Required task: Quote the entries below from the line with "Model this object" through the line with "and curls down.", both ends included, and only those lines.
+++
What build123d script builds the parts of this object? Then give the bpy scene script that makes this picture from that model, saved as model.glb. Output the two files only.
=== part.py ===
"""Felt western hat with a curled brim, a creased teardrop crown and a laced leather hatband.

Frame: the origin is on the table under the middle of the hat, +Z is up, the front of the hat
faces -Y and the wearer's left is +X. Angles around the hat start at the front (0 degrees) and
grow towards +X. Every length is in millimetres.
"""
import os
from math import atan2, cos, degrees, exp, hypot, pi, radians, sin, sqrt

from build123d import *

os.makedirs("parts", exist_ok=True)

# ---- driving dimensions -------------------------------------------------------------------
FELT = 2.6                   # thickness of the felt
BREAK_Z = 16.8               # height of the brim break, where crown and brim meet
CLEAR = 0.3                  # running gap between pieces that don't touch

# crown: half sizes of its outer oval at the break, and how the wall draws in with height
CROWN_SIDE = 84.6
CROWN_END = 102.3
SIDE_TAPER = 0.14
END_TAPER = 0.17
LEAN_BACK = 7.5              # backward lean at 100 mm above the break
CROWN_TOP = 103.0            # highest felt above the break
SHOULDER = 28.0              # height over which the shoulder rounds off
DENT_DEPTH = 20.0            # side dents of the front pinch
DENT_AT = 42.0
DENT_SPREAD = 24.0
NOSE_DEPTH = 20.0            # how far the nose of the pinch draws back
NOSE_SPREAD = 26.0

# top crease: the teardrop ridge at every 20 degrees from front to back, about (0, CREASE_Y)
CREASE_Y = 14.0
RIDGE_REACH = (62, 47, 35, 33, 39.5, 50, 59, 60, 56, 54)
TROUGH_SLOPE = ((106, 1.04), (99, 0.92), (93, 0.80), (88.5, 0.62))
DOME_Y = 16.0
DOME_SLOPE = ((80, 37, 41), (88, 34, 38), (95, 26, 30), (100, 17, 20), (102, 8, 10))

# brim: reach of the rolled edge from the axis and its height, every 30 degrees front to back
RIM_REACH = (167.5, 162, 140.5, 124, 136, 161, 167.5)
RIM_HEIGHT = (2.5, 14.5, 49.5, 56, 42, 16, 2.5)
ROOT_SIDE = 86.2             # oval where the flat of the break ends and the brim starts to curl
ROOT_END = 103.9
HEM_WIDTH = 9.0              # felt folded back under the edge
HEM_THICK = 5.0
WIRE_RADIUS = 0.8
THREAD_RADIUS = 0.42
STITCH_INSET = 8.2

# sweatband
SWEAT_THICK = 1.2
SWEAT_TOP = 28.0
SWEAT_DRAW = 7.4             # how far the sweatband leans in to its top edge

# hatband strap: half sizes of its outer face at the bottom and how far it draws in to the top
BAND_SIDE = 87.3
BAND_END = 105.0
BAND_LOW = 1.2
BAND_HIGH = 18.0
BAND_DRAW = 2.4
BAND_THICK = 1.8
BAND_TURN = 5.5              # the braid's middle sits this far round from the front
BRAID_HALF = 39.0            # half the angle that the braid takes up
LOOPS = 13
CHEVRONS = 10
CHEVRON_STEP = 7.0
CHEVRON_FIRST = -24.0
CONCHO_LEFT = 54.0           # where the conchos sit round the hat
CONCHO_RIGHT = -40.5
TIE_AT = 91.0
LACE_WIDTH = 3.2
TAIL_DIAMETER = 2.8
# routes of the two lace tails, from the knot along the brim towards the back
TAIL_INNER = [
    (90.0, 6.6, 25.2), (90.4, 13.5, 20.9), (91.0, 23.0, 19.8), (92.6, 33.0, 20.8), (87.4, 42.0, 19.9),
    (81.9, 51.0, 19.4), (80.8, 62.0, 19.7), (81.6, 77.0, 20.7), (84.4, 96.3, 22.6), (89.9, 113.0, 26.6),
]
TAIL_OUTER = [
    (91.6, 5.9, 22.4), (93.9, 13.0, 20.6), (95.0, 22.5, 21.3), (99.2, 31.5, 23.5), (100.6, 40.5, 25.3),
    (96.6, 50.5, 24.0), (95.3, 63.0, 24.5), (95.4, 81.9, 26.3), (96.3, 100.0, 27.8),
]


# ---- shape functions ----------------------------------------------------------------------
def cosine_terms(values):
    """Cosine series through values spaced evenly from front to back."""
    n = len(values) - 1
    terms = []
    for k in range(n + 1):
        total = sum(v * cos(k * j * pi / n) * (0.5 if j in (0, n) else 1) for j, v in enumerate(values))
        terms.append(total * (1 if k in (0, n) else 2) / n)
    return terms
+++
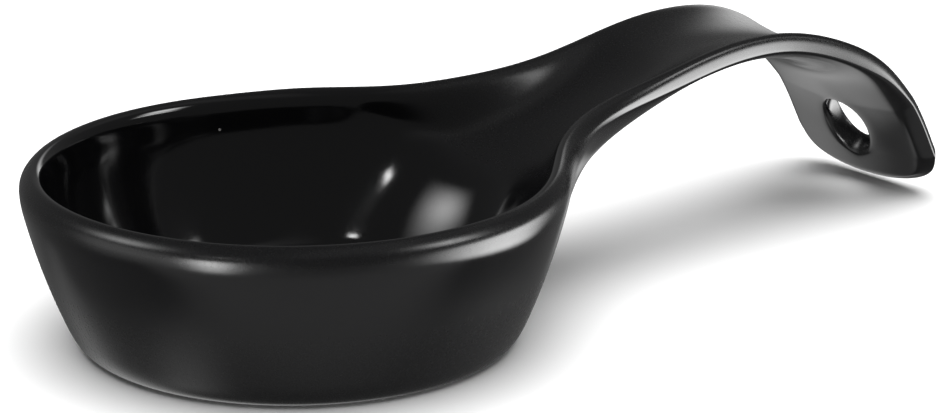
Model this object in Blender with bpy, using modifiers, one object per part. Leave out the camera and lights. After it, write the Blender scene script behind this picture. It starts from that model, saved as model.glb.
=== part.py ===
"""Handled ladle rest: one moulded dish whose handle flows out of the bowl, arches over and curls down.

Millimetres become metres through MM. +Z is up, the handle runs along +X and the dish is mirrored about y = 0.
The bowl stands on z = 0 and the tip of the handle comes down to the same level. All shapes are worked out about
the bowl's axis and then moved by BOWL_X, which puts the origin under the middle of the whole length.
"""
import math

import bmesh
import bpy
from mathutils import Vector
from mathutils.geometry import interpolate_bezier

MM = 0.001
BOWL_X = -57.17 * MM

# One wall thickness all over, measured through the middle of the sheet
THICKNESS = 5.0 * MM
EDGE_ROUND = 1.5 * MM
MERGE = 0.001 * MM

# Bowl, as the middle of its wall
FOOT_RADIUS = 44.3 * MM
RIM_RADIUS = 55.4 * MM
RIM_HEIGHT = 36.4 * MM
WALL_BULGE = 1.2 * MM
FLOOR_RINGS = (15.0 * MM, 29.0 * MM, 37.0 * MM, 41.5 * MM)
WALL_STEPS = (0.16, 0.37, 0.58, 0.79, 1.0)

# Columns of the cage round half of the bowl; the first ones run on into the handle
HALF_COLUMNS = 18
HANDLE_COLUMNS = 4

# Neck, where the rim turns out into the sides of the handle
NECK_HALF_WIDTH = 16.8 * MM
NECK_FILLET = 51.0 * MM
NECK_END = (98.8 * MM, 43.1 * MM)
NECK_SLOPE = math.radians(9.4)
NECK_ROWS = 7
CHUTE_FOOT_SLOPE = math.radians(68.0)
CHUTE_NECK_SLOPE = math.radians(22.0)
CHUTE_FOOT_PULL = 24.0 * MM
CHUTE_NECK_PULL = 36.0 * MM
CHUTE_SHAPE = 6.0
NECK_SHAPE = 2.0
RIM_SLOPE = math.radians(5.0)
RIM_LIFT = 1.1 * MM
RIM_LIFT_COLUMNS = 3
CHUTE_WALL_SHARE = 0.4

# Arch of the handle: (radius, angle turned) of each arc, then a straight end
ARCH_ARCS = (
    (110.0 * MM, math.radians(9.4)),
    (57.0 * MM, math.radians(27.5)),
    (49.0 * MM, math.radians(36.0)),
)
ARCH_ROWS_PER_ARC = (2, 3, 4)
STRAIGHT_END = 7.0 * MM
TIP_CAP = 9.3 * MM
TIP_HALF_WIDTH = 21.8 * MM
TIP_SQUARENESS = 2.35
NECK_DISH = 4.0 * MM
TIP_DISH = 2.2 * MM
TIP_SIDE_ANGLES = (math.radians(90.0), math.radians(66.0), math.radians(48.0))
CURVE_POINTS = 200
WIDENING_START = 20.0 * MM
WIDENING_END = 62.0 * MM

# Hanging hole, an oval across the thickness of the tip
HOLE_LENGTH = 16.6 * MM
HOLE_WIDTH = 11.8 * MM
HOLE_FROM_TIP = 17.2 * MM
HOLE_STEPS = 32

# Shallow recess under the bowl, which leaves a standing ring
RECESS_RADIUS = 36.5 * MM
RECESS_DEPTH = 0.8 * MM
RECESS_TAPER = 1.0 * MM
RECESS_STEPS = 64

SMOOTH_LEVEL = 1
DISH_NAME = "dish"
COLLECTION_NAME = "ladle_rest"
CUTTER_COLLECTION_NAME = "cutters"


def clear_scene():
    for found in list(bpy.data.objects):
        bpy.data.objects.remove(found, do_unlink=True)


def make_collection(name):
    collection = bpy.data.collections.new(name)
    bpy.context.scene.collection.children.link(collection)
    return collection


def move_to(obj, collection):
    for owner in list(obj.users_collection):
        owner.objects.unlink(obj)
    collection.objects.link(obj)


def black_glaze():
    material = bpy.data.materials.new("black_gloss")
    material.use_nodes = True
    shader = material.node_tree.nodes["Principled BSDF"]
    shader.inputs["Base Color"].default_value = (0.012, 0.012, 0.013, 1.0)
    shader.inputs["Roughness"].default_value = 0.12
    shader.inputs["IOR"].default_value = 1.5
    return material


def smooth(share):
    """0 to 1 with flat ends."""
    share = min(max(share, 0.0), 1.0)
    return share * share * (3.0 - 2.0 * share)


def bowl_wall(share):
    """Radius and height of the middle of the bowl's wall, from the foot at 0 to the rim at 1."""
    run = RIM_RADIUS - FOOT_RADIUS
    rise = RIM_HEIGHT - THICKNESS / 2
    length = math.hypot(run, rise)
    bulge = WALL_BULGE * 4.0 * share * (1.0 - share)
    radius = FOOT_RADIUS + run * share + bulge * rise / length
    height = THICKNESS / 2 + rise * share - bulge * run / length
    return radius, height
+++
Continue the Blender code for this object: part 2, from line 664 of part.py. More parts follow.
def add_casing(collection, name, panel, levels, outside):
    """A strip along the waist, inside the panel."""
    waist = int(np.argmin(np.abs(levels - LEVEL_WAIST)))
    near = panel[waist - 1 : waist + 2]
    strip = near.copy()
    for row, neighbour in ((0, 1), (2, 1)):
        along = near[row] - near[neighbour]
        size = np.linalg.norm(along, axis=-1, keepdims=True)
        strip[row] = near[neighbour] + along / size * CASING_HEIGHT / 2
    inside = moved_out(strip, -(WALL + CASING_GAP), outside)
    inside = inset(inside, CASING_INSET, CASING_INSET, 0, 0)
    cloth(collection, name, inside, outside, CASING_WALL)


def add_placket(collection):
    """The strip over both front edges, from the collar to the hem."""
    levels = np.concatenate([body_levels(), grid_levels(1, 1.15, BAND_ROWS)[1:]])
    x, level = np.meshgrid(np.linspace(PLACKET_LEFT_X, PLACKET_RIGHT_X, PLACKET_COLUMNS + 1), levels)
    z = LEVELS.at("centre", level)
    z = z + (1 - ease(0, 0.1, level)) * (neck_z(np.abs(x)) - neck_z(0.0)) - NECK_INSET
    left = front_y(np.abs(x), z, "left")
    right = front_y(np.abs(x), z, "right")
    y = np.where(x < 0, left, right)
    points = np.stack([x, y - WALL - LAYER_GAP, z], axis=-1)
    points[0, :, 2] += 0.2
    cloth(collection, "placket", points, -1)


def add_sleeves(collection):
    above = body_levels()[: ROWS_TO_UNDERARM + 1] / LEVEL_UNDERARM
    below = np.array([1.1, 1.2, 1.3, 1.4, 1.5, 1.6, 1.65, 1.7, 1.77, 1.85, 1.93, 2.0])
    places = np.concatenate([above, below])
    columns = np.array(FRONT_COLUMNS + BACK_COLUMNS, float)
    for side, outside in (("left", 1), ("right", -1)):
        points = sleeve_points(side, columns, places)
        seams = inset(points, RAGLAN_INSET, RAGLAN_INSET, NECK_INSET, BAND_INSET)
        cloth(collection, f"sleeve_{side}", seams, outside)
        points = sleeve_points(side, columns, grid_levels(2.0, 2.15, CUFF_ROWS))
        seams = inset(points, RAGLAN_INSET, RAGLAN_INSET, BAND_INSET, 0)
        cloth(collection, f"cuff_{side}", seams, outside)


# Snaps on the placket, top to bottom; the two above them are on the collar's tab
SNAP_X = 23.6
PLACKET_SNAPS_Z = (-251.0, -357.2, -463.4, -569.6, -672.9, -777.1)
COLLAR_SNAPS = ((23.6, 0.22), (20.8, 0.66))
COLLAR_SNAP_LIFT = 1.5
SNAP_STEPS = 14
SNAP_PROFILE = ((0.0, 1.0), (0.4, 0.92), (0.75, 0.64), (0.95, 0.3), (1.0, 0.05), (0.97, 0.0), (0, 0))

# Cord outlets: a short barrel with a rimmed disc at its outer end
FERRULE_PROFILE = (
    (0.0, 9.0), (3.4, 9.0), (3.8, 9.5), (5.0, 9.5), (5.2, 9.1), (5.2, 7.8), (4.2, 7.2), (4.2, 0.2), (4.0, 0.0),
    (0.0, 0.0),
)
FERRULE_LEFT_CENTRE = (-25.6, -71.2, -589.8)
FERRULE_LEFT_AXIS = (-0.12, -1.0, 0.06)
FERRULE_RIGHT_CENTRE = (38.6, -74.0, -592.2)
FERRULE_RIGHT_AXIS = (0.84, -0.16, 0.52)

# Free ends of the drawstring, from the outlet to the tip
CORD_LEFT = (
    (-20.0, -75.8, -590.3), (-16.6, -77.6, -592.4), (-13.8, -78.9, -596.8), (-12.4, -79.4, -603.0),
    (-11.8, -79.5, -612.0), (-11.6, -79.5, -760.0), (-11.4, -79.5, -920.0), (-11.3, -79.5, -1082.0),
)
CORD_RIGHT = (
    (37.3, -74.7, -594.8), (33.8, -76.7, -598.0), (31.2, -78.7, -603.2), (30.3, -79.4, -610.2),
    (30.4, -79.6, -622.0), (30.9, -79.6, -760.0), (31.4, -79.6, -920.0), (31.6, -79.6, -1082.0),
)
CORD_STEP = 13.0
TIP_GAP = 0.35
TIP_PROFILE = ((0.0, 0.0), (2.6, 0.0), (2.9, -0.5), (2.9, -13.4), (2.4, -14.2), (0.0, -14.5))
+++
Response:
Model this object in Blender with bpy, using modifiers, one object per part. Leave out the camera and lights. After it, write the Blender scene script behind this picture. It starts from that model, saved as model.glb.
=== part.py ===
"""Handled ladle rest: one moulded dish whose handle flows out of the bowl, arches over and curls down.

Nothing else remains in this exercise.